Embryonic development proceeds as a series of orderly cell state transitions built upon noisy molecular processes. Here, we defined gene expression and cell motion states using single cell RNA sequencing data and in vivo timelapse cell tracking data of the zebrafish tailbud. We performed a parallel identification of these states using dimensional reduction methods and a change point detection algorithm. Both types of cell states were quantitatively mapped onto embryos, and we utilized the cell motion states to study the dynamics of biological state transitions over time. The time average pattern of cell motion states is reproducible among embryos. However, individual embryos exhibit transient deviations from the time average forming left-right asymmetries in collective cell motion. Thus, the reproducible pattern of cell states and bilateral symmetry arises from temporal averaging. In addition, collective cell behavior can be a source of asymmetry rather than a buffer against noisy individual cell behavior.

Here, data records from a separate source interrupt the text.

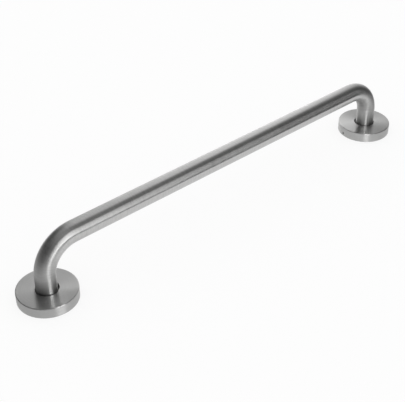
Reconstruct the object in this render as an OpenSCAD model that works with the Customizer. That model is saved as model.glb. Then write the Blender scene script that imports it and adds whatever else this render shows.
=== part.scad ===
// Grab bar of round stainless tube, fixed flat on a wall at both ends.
// The wall is the plane z = 0, the bar runs along x and stands off along z.
// The tube is bent twice and welded through two round plates. A machined cup, the
// rose, covers each plate, and a grub screw in its rim bites into the plate's groove.

/* [Tube] */
// Outside diameter of the tube
tube_d = 25; // [18:0.5:29]
// Wall thickness of the tube
tube_wall = 1.5; // [1:0.1:3]
// Distance between the centre lines of the two legs
leg_spacing = 550; // [220:1:1000]
// Height of the bar's centre line above the wall
bar_height = 73.5; // [62:0.5:120]
// Centre line radius of the two bends
bend_r = 41.5; // [28:0.5:54]

/* [Mounting plates] */
// Thickness of a plate
plate_t = 6.2; // [5.8:0.1:7]
// Gap between the tube and the bore it is welded in
weld_gap = 0.05; // [0.02:0.01:0.2]
// Leg of the weld bead in front of the plate
weld_leg = 3; // [1.5:0.1:3.2]
// Depth of the V groove in a plate's edge
groove_depth = 1.5; // [1:0.1:1.8]
// Depth of the groove's middle behind the plate's front face
groove_setback = 2.4; // [2.2:0.1:3]
// Broken edge of a plate
plate_edge = 0.4; // [0.1:0.1:0.5]

/* [Wall screw holes] */
// Number of screw holes in a plate
screw_count = 3; // [2:1:4]
// Diameter of the circle of screw holes
screw_circle_d = 46; // [45:0.5:48]
// Diameter of a screw hole
screw_hole_d = 5.5; // [4:0.1:6.5]
// Diameter of a hole's countersink at the front face
countersink_d = 10; // [8:0.1:10.4]

/* [Roses] */
// Outside diameter of a rose
rose_d = 72.5; // [71:0.5:90]
// Height of a rose above the wall
rose_h = 13.3; // [12.6:0.1:18]
// Thickness of a rose's face
rose_face = 2; // [1.2:0.1:2.6]
// Thickness of a rose's rim
rose_rim = 4; // [2.5:0.1:4.5]
// Radius on a rose's outer front edge
rose_edge_r = 1; // [0.3:0.1:1.5]
// Radius in the corner inside a rose
rose_corner_r = 1.5; // [0.5:0.1:2]
// Broken edge at the rim's foot and round the tube
rose_break = 0.3; // [0.1:0.1:0.5]
// Gap between a rose and its plate all round
plate_gap = 0.8; // [0.7:0.1:1.2]
// Gap between a rose and the tube all round
tube_gap = 1.4; // [0.8:0.1:2]
// Distance that the grub screw draws a rose along its own line, off the leg's centre
rose_draw = 0.6; // [0:0.1:0.6]

/* [Grub screws] */
// Thread diameter of a grub screw
grub_d = 3; // [2.5:0.5:4]
// Gap between a grub screw and its hole
grub_gap = 0.1; // [0.05:0.01:0.2]
// Distance across the flats of the hexagon socket
grub_socket = 1.5; // [1.2:0.1:1.6]
// Depth of the hexagon socket
grub_socket_depth = 1.5; // [1:0.1:2]
// Flat at the end of the cone point
grub_tip_d = 0.4; // [0.2:0.1:0.8]
// Gap left between the cone point and the groove
grub_seat_gap = 0.05; // [0.02:0.01:0.2]
// Depth of a grub screw below the rim's surface
grub_recess = 0.6; // [0.2:0.1:1]
// Angle of a grub screw from the line between the legs
grub_turn = 13; // [0:1:30]
// Chamfer on a grub screw's outer end and round the mouth of its hole
grub_chamfer = 0.3; // [0.1:0.1:0.5]

/* [Hidden] */
$fn = 96;

steel = [0.66, 0.67, 0.67];
plate_steel = [0.58, 0.59, 0.6];
screw_steel = [0.3, 0.31, 0.32];

// Extra length of a cutting shape past the face that it opens
cut = 1;

tube_r = tube_d / 2;
leg_x = leg_spacing / 2;
leg_h = bar_height - bend_r;
bore_r = tube_r + weld_gap;

rose_r = rose_d / 2;
rose_in_r = rose_r - rose_rim;
rose_hole_r = tube_r + tube_gap;
rose_in_h = rose_h - rose_face;

plate_r = rose_in_r - plate_gap;
groove_z = plate_t - groove_setback;
groove_r = plate_r - groove_depth;

grub_r = grub_d / 2;
grub_tip_r = grub_tip_d / 2;
grub_hole_r = grub_r + grub_gap;
// The cone and the groove both have sides at 45 degrees, so a gap square to them is
// longer along the screw. These three places lie along it, from the leg's centre.
grub_tip_x = groove_r + grub_tip_r + grub_seat_gap * sqrt(2);
rim_x = rose_draw + rose_r;
grub_end_x = rim_x - grub_recess;
grub_len = grub_end_x - grub_tip_x;
grub_cone = grub_r - grub_tip_r;
socket_r = grub_socket / 2 / cos(30);

// Cross section of the tube
module tube_section() {
    difference() {
        circle(r = tube_r);
        circle(r = tube_r - tube_wall);
    }
}

// One leg and its bend, on the +x side
module leg_and_bend() {
    translate([leg_x, 0, 0])
        linear_extrude(leg_h)
            tube_section();
    translate([leg_x - bend_r, 0, leg_h])
        rotate([90, 0, 0])
            rotate_extrude(angle = 90)
                translate([bend_r, 0])
                    tube_section();
}

module bar_tube() {
    straight = leg_spacing - 2 * bend_r;
    color(steel) {
        leg_and_bend();
        mirror([1, 0, 0])
            leg_and_bend();
        translate([-straight / 2, 0, bar_height])
            rotate([0, 90, 0])
                linear_extrude(straight)
                    tube_section();
    }
}

// Half section of a plate, with its groove and broken edges
module plate_section() {
    polygon([
        [bore_r, 0],
        [plate_r - plate_edge, 0],
        [plate_r, plate_edge],
        [plate_r, groove_z - groove_depth],
        [groove_r, groove_z],
        [plate_r, groove_z + groove_depth],
        [plate_r, plate_t - plate_edge],
        [plate_r - plate_edge, plate_t],
        [bore_r, plate_t],
    ]);
}

// Half section of the weld bead between the plate's front face and the tube
module weld_section() {
    translate([bore_r, plate_t])
        intersection() {
            circle(r = weld_leg);
            square(weld_leg);
        }
}

// Hole for one countersunk wood screw, at the origin
module screw_hole() {
    hole_r = screw_hole_d / 2;
    head_r = countersink_d / 2;
    translate([0, 0, -cut])
        cylinder(r = hole_r, h = plate_t + 2 * cut);
    translate([0, 0, plate_t - (head_r - hole_r)])
        cylinder(r1 = hole_r, r2 = head_r + cut, h = head_r - hole_r + cut);
}

// A plate about its own leg, drawn for the +x side
module mounting_plate() {
    color(plate_steel)
        difference() {
            rotate_extrude()
                union() {
                    plate_section();
                    weld_section();
                }
            for (i = [0 : screw_count - 1])
                rotate([0, 0, i * 360 / screw_count])
                    translate([screw_circle_d / 2, 0, 0])
                        screw_hole();
        }
}

// Half section of a rose's outside, with its rounded front edge
module rose_outside() {
    square([rose_r, rose_h - rose_edge_r]);
    square([rose_r - rose_edge_r, rose_h]);
    translate([rose_r - rose_edge_r, rose_h - rose_edge_r])
        circle(r = rose_edge_r);
}

// Half section of the hollow inside a rose, with its rounded corner
module rose_hollow() {
    translate([0, -cut]) {
        square([rose_in_r, rose_in_h - rose_corner_r + cut]);
        square([rose_in_r - rose_corner_r, rose_in_h + cut]);
    }
    translate([rose_in_r - rose_corner_r, rose_in_h - rose_corner_r])
        circle(r = rose_corner_r);
}

// Half section of a rose
module rose_section() {
    difference() {
        rose_outside();
        rose_hollow();
        square([rose_hole_r, rose_h + cut]);
        // broken edge round the tube
        polygon([
            [rose_hole_r - cut, rose_h + cut],
            [rose_hole_r - cut, rose_h - rose_break - cut],
            [rose_hole_r + rose_break + cut, rose_h + cut],
        ]);
        // broken edge at the rim's foot
        polygon([
            [rose_r - rose_break - cut, -cut],
            [rose_r + cut, -cut],
            [rose_r + cut, rose_break + cut],
        ]);
    }
}

// Places a shape that points along +x on a grub screw's line, on the +x side
module on_grub_line() {
    translate([0, 0, groove_z])
        rotate([0, 0, 180 - grub_turn])
            rotate([0, 90, 0])
                children();
}

// A rose about its own leg, drawn for the +x side
module rose() {
    color(steel)
        difference() {
            rotate([0, 0, 180 - grub_turn])
                translate([rose_draw, 0, 0])
                    rotate_extrude()
                        rose_section();
            on_grub_line() {
                cylinder(r = grub_hole_r, h = rim_x + cut);
                translate([0, 0, rim_x - grub_chamfer])
                    cylinder(r1 = grub_hole_r, r2 = grub_hole_r + grub_chamfer + cut, h = grub_chamfer + cut);
            }
        }
}

// A cone point grub screw, drawn for the +x side
module grub_screw() {
    color(screw_steel)
        on_grub_line()
            translate([0, 0, grub_tip_x])
                difference() {
                    union() {
                        cylinder(r1 = grub_tip_r, r2 = grub_r, h = grub_cone);
                        translate([0, 0, grub_cone])
                            cylinder(r = grub_r, h = grub_len - grub_cone - grub_chamfer);
                        translate([0, 0, grub_len - grub_chamfer])
                            cylinder(r1 = grub_r, r2 = grub_r - grub_chamfer, h = grub_chamfer);
                    }
                    translate([0, 0, grub_len - grub_socket_depth])
                        cylinder(r = socket_r, h = grub_socket_depth + cut, $fn = 6);
                }
}

// Puts a piece on the right leg, or its mirror image on the left leg
module on_right() {
    translate([leg_x, 0, 0])
        children();
}

module on_left() {
    mirror([1, 0, 0])
        on_right()
            children();
}

bar_tube();
on_left() mounting_plate();  // mounting_plate_left
on_right() mounting_plate();  // mounting_plate_right
on_left() rose();  // rose_left
on_right() rose();  // rose_right
on_left() grub_screw();  // grub_screw_left
on_right() grub_screw();  // grub_screw_right
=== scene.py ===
import math

import bpy
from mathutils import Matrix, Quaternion, Vector


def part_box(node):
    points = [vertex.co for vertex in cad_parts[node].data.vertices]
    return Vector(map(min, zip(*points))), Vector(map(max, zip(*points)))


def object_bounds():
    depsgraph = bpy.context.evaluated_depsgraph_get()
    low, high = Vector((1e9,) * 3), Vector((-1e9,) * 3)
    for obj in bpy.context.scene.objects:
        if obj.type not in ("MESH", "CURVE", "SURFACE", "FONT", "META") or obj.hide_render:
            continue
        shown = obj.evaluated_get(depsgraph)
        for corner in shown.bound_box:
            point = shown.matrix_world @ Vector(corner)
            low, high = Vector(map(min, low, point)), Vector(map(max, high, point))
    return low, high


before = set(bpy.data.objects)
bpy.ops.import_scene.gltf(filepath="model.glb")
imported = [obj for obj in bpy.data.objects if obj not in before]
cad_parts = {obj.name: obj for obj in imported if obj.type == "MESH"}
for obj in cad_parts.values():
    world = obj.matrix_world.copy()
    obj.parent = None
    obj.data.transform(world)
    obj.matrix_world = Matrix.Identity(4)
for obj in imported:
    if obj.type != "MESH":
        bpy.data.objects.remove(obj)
cad_low, cad_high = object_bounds()

MM = 0.001
WHITE = (1.0, 1.0, 1.0, 1.0)

# Points whose heights differ by less than this lie on one line
SAME_HEIGHT = 0.01 * MM
# The floor lies this far below the roses, so that no two faces coincide
FLOOR_DROP = 0.1 * MM

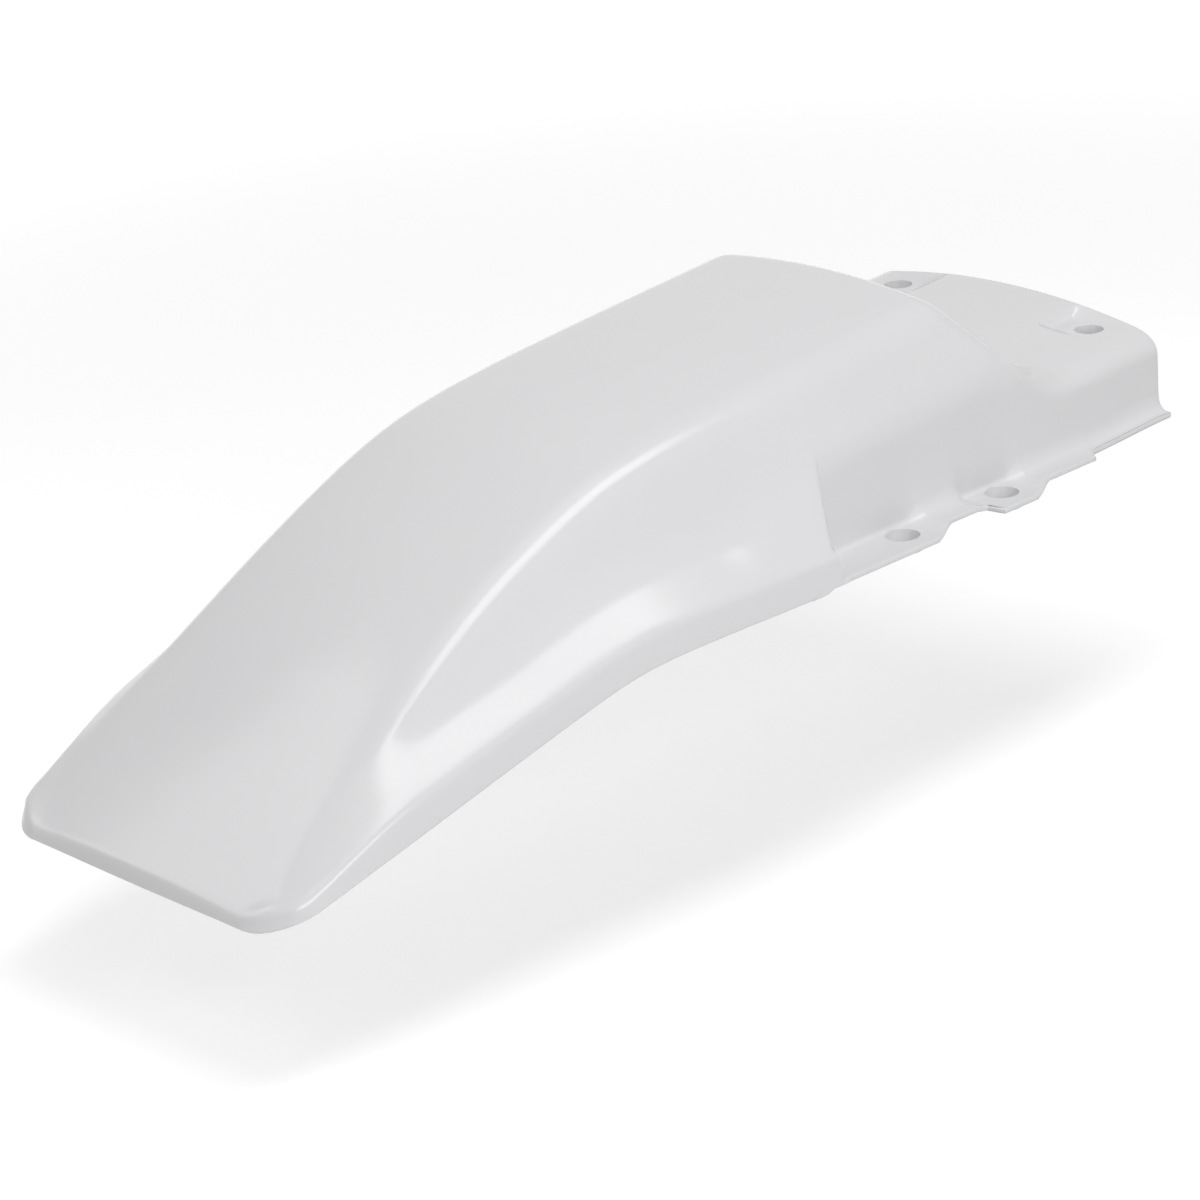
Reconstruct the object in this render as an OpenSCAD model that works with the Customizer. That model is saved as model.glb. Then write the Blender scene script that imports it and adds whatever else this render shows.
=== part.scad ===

Zebrafish embryos were injected the mRNA encoding H2A-mRFP at the one-cell stage and then incubated until the 8-somite stage. They were mounted dorsal side up and the tailbud was imaged on a point-scanning confocal every three minutes for up to three hours. Cells were tracked using Imaris. Data was collected on wild-type embryos and those subject to signalling perturbations. Specifically, starting at the 6-somite stage embryos were incubated in 50 mM of SU5402 or 40 mM of DMH1 for two hours to inhibit FGF or BMP signaling, respectively. Wnt signaling was inhibited by injecting notum-1 mRNA at a concentration of 150 ng/mL into embryos at the single cell stage and then incubating them until the 10-somite stage. This treatment yields a phenotypic spectrum, and embryos with nascent body elongation defects were chosen for further experiments.